Cette expérience a été une première pour moi en ce qui a trait aux médias dits «traditionnels». Très rapidement, j'ai compris que je n'étais pas dans un environnement de même nature que celui de mon champ d'études. Historiquement, la philosophie a entretenu un rapport conflictuel avec l'ordre de la δόξα (doxa), de l'opinion, du discours public, le plus souvent le théâtre d'un jeu rhétorique en quête d'un effet spectaculaire plutôt que le lieu d'un réel débat faisant honneur à la vérité et à une réelle communication. De là, deux paradoxes.
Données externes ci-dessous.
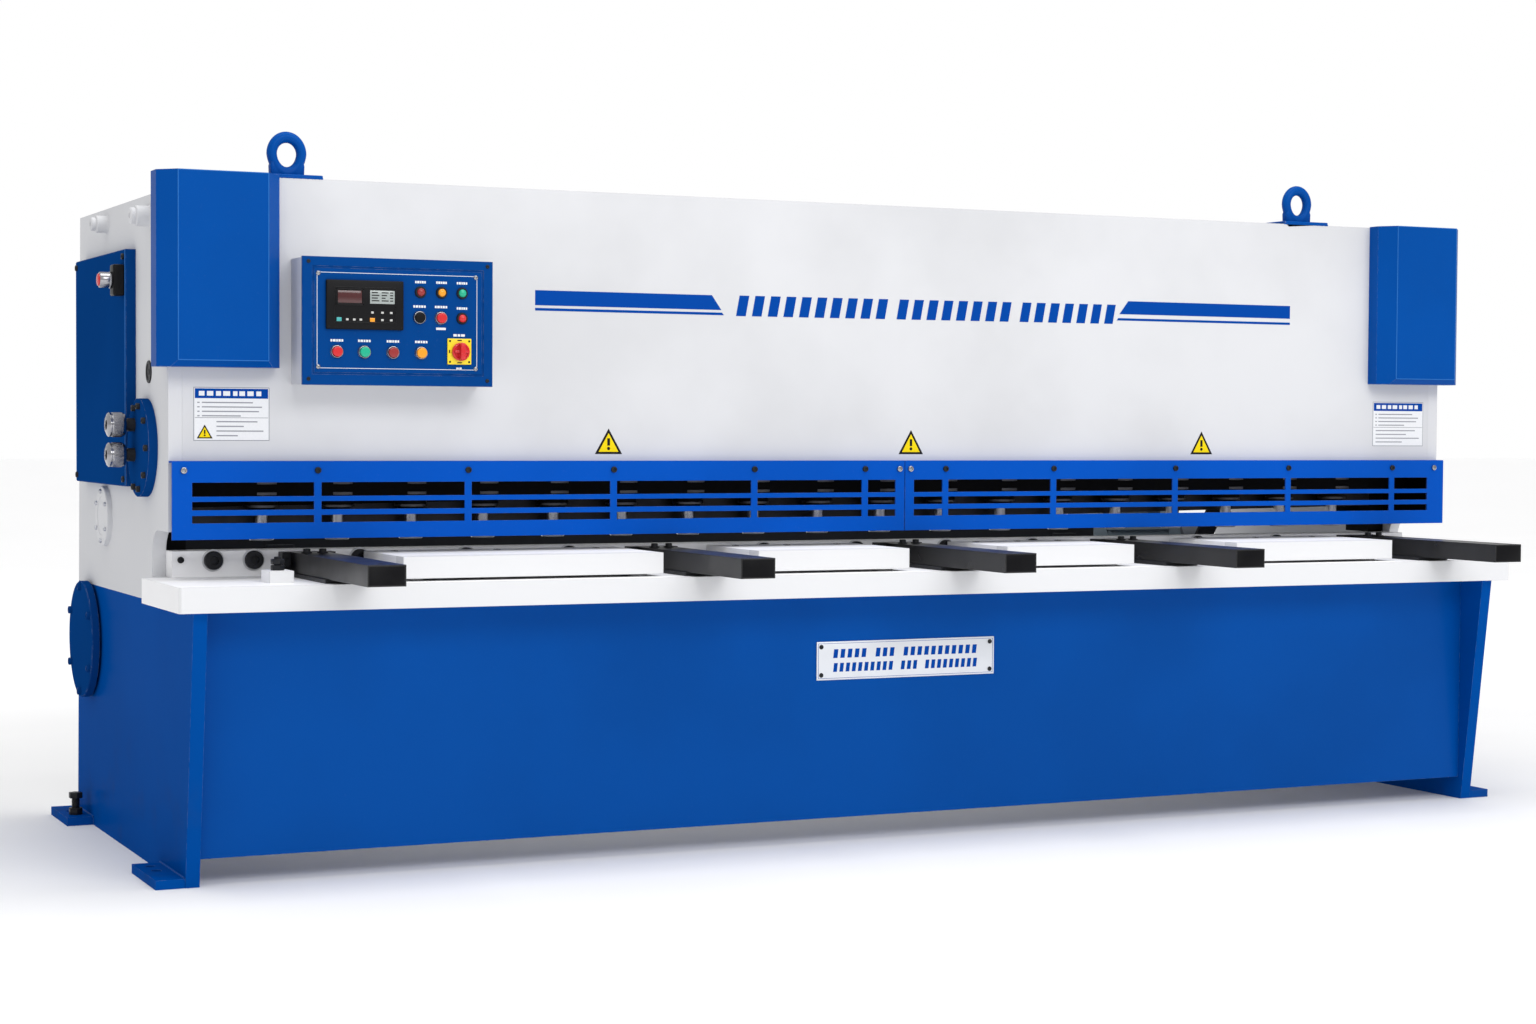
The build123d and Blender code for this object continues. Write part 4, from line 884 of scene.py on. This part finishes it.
def fascia_group():
    """The white line, its corner screws and the label bars over each control."""
    lines = Shape()
    x0, x1 = fascia_low[0] + 32 * MM, fascia_high[0] - 36 * MM
    z0, z1 = fascia_low[2] + 36 * MM, fascia_high[2] - 33 * MM
    thick = 1.1 * MM
    for x, z in border((x0, x1), (z0, z1), thick):
        panel_print(lines, x, z)
    for places, rise, half in ((solids("button_bezels"), 9 * MM, 14 * MM),
                               (solids("indicator_lamps"), 9 * MM, 12 * MM)):
        for low, high in places:
            x = (low[0] + high[0]) / 2
            z = high[2] + rise
            for start, end in ((-1.0, -0.72), (-0.62, -0.2), (-0.1, 0.16), (0.26, 0.62),
                               (0.72, 1.0)):
                panel_print(lines, (x + start * half, x + end * half), (z - 2.5 * MM, z + 2.5 * MM))
    low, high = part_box("switch_plate")
    x = (low[0] + high[0]) / 2
    for z, half in ((high[2] + 7 * MM, 13 * MM), (low[2] - 9 * MM, 6 * MM)):
        for start, end in ((-1.0, -0.4), (-0.25, 0.2), (0.35, 1.0)):
            panel_print(lines, (x + start * half, x + end * half), (z - 2.6 * MM, z + 2.6 * MM))
    low, high = min(solids("indicator_lamps"), key=lambda s: s[0][2])
    x = (low[0] + high[0]) / 2 - 48 * MM
    panel_print(lines, (x - 11 * MM, x + 11 * MM), (low[2] - 13 * MM, low[2] - 8 * MM))
    lines.make("fascia_printing", "frame", "machine_blue", "white_print")
    screws = Shape()
    flat_screws(screws, (x0 + 3 * MM, x1 - 3 * MM), (z0 + 3 * MM, z1 - 3 * MM), FACE,
                [(0, 5), (1.2, 4.8), (2.6, 3.4), (3.0, 1.8), (1.2, 1.4), (1.2, 0)])
    screws.make("fascia_screws", "frame", "bright_steel", "chrome")
    screws = Shape()
    flat_screws(screws, (fascia_low[0] + 14 * MM, fascia_high[0] - 12 * MM),
                (fascia_low[2] + 13 * MM, fascia_high[2] - 11 * MM), FACE,
                [(0, 4.4), (1.0, 4.2), (2.0, 3.2), (2.0, 1.7), (0.8, 1.4), (0.8, 0)])
    screws.make("box_screws", "frame", "black_steel", "oxide_black")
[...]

De un, celui d'une association, telle que l'ASSÉ, qui cherche à mettre en lumière, afin de combattre, les dynamiques d'exploitation et de marchandisation qui sont le fait du système capitaliste : pourquoi irait-elle se mouiller dans les eaux vaseuses des médias dits «de masse»? Si je pose ma candidature au poste de secrétaire aux communications, c'est parce que je crois que de petites victoires sont possibles à ce niveau. Non, le changement ne se fera pas à TVA, il ne se fera pas au Devoir, il ne se fera pas sur internet, mais si la CLASSE a été capable d'imposer au rythme effréné des médias le temps de la démocratie directe (non sans anicroches dont il faut absolument prendre acte), c'est qu'il demeure possible de percer, par moments, le voile spectaculaire des grands médias. Et, si nous ne prenons pas parole en notre nom, d'autres la prendront pour nous. Le second paradoxe est celui d'un étudiant en philosophie, comme moi, qui se porte candidat aux communications. Étudiant précisément les concepts d'idéologie et d'industrie culturelle, j'entretiens déjà une certaine méfiance à l'égard de la sphère médiatique, méfiance alimentée par les siècles de tradition philosophique qui nous précèdent. Et cet état d'esprit est celui d'une approche critique. La question n'est pas de savoir si nous devons jouer l'idéologie contre elle-même, mais bien de savoir comment faire cela. Notre organisation entretient un rapport conflictuel avec les médias grand-public. En aucun cas elle ne doit chercher à étouffer ce conflit, l'apaiser par une approche consensuelle ou le voiler. À une invitation d'entrevue, nous répondrons par l'affirmative et nous devrons mettre en exergue que notre discours, comme nos pratiques, est en rupture avec le langage mielleux du «consensus» libéral. Autrement dit, ne reculons pas devant ce qui fait de nous un mouvement singulier.

Je suis convaincu que, suite à notre grève, il devient essentiel d'étendre et de consolider le message de l'ASSÉ, et ce de manière fidèle à ses fondements progressiste, altermondialiste, libertaire et féministe.